Your eyes are wide and your body tense before it has completed so much as a single ring. And as you wake, in the tiny moment between sleep and consciousness, you know already that something is wrong.
Only someone bad would call at such an hour. Or someone good, but with bad news, which would probably be worse.
You lie there in the darkness and wait for the answer machine to kick in. Your own voice sounds strange as it tells you that nobody is there but that a message can be left.
You feel your heart beat. You listen. And then you hear the one voice in the world you least expect . . . your very own Blast From the Past.

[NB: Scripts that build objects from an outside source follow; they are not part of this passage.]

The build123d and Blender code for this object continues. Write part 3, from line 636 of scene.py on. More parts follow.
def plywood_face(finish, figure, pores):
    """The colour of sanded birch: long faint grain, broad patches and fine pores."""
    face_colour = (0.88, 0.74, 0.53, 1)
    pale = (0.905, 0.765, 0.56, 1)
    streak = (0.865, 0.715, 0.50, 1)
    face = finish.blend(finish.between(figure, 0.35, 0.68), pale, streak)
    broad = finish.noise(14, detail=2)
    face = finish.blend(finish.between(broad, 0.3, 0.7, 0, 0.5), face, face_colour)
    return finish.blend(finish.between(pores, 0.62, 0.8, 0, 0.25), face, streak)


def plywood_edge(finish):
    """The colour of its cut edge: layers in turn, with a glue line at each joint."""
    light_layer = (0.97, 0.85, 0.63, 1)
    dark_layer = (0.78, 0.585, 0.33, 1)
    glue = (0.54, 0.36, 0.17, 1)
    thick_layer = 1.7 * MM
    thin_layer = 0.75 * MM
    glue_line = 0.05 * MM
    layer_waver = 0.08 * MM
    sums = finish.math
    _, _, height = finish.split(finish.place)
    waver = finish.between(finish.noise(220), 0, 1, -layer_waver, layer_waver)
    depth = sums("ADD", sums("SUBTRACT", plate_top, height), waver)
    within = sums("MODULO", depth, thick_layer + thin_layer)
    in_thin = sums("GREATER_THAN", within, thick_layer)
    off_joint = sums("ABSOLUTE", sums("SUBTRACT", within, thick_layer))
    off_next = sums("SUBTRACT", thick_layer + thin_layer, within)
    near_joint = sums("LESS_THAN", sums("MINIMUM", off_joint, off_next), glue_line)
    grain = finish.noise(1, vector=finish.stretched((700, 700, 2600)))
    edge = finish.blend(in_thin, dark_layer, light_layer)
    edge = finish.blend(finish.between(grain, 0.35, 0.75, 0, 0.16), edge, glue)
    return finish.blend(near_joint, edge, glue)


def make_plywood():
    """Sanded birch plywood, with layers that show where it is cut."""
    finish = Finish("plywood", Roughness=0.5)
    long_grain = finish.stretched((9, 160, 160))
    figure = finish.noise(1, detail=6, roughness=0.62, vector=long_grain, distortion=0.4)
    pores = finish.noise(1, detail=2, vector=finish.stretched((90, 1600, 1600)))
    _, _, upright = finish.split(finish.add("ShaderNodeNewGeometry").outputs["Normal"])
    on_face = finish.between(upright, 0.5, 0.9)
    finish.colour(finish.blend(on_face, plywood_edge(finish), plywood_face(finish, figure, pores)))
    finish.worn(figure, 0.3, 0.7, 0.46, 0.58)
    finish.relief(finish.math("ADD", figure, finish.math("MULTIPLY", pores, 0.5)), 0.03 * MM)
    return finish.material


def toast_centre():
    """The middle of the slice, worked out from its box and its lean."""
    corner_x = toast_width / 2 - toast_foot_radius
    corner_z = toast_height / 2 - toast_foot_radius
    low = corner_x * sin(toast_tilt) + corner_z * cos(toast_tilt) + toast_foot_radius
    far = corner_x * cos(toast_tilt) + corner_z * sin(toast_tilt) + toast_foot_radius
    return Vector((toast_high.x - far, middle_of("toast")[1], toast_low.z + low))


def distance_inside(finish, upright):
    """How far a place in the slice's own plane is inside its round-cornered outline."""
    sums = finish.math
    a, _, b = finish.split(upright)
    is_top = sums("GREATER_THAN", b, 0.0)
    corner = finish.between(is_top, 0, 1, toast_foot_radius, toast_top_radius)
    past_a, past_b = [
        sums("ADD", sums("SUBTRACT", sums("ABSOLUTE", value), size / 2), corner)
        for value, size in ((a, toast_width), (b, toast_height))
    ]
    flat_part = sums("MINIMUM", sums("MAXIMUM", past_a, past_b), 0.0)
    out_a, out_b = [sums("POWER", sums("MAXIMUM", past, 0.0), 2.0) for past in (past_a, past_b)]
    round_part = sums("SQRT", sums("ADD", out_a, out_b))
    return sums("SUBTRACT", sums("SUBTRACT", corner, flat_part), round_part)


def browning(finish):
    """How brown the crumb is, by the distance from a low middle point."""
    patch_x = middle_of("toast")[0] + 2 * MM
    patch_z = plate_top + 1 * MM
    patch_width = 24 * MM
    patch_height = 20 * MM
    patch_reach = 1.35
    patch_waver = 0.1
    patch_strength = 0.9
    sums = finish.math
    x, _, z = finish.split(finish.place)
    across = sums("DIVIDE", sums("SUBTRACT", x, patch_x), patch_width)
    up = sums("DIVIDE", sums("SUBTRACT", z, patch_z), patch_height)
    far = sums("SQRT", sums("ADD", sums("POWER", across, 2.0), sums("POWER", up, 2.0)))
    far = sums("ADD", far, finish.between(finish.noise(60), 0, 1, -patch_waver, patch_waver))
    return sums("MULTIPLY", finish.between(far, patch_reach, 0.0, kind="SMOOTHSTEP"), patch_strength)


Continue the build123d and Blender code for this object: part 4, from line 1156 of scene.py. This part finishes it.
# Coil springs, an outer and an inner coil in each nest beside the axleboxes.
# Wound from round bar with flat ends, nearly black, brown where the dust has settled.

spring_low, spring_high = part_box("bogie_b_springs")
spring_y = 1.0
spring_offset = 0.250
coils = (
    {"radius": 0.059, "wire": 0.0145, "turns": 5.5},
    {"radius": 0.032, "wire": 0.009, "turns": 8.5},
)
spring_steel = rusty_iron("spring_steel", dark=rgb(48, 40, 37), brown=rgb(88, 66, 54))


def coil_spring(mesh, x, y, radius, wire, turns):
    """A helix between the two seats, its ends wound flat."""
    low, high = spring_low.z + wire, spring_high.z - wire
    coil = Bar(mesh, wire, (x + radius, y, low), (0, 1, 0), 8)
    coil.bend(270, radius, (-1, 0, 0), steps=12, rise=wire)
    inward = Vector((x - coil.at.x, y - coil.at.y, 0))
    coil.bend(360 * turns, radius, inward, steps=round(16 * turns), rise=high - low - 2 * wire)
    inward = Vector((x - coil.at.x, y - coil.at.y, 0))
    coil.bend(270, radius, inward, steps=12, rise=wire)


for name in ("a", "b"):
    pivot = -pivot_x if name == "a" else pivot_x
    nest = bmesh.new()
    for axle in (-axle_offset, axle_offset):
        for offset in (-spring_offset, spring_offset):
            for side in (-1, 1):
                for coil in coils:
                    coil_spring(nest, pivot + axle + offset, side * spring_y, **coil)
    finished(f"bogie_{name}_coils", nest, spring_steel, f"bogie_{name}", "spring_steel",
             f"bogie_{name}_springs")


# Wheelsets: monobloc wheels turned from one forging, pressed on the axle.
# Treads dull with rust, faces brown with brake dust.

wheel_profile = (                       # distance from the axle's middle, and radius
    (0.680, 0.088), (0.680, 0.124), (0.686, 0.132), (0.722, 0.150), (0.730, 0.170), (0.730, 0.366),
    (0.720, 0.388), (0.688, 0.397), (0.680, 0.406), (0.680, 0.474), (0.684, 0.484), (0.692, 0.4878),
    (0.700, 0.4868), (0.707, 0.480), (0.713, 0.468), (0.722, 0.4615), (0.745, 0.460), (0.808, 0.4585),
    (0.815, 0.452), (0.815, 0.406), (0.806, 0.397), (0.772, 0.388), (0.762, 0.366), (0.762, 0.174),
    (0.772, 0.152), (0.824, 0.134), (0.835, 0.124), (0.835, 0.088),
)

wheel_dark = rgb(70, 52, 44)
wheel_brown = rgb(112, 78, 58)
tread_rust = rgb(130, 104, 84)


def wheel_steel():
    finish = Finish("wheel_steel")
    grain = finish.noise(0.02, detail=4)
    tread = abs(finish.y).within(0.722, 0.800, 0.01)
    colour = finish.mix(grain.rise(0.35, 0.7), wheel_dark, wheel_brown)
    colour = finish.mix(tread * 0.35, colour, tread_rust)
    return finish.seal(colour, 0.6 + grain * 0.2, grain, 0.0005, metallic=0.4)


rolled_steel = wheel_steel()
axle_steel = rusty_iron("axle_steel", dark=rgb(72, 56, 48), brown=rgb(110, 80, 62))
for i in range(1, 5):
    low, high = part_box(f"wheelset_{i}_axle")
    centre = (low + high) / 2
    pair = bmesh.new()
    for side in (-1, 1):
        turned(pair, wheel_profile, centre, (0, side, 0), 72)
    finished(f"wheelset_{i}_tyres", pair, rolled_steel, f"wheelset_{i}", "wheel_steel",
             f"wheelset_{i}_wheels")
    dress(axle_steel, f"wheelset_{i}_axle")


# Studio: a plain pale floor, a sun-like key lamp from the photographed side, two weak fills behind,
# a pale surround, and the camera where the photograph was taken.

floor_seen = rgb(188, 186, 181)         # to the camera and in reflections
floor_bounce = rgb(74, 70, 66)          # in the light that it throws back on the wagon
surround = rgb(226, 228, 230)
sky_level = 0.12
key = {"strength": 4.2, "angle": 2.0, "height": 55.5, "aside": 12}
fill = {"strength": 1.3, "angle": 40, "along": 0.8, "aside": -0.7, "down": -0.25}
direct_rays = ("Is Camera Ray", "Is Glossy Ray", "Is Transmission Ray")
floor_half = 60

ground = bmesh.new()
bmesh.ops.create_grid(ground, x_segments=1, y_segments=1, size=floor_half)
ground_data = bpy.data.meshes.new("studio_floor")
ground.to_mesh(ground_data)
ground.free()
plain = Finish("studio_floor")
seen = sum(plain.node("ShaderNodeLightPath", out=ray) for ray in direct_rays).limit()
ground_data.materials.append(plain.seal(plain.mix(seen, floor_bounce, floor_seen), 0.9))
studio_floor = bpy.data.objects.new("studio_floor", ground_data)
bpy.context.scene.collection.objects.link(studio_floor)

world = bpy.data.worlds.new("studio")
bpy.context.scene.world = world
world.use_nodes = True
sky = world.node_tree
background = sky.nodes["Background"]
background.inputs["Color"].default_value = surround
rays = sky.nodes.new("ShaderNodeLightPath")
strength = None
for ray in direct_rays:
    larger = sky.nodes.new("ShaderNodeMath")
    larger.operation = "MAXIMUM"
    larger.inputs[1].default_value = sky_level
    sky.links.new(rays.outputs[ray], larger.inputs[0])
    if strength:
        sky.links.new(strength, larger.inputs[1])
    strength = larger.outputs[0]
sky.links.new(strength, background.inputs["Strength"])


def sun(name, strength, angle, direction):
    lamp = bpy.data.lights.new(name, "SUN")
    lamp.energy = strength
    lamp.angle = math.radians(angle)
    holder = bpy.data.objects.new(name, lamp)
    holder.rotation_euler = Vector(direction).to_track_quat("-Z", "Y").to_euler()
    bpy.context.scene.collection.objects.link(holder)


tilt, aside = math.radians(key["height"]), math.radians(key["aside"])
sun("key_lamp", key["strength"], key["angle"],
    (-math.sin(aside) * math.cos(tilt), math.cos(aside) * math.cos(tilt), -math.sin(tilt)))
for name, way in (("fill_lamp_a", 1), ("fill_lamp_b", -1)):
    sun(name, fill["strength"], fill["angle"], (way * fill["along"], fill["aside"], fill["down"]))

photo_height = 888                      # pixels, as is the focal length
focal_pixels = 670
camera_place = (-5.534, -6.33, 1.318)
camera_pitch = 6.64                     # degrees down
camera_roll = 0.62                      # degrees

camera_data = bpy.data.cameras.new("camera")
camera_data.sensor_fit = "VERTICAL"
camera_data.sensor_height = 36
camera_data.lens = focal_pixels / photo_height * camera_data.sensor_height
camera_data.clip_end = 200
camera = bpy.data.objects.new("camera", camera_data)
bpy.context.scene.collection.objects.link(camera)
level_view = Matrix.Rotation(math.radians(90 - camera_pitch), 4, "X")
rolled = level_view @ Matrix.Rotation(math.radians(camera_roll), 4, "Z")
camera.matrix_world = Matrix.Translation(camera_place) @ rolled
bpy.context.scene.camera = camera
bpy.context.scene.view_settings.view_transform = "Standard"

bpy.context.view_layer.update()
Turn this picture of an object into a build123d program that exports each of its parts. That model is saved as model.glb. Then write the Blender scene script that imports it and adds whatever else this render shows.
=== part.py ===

British stand-up comic, playwright and author Elton (Popcorn) brings a new, if unconvincing, twist to the term "sexual politics" in his fifth off-the-wall novel. Polly Slade is a stereotypical leftist activist, but, la Bridget Jones, she's also sadly single. When Polly was 17, she had a brief and improbable sub rosa love affair with American Captain Jack Kent, who was stationed at the airbase in Greenham, England where, in the '80s, there was a year-long demonstration against American militarism. Polly, radical protester-for-peace in the bloom of her punkish pulchritude, is shortly abandoned by the ambitious Jack, whose pursuit of army life cannot be derailed. Now 16 years have passed and Jack has risen in the U.S. ranks, in line to become the chairman of the Joint Chiefs of Staff. Polly's career hasn't been so steady, as she passed through anarchist, feminist and labor support groups. She's dated both politically correct and lying married men. But now she's got a stalker, Peter (whom she nicknames "The Bug"), a former client at the Office of Equal Opportunity where she works. When Jack comes to London and looks up Polly, whom he's never stopped loving, his quest coincides with Peter's escalating harassment. The collision of Polly's loneliness and nostalgia, Jack's egomaniacal personality and "The Bug's" psychosis, which Elton sets up deftly enough, doesn't quite gel. Kent, part Manchurian candidate, part Rambo and overall a blatant symbol of U.S. political corruption, doesn't make a credible figure, especially when his enduring passion for Polly turns deadly. Elton's condescending asides about Polly's ultra-leftie politics render his heroine ridiculous. While the combination of U.S. and British politics, thematically linked with sexual obsession and blood-thirsty ambition, is a promising melange, these characters haven't the mettle to engage most readers in their violent and melodramatic love games.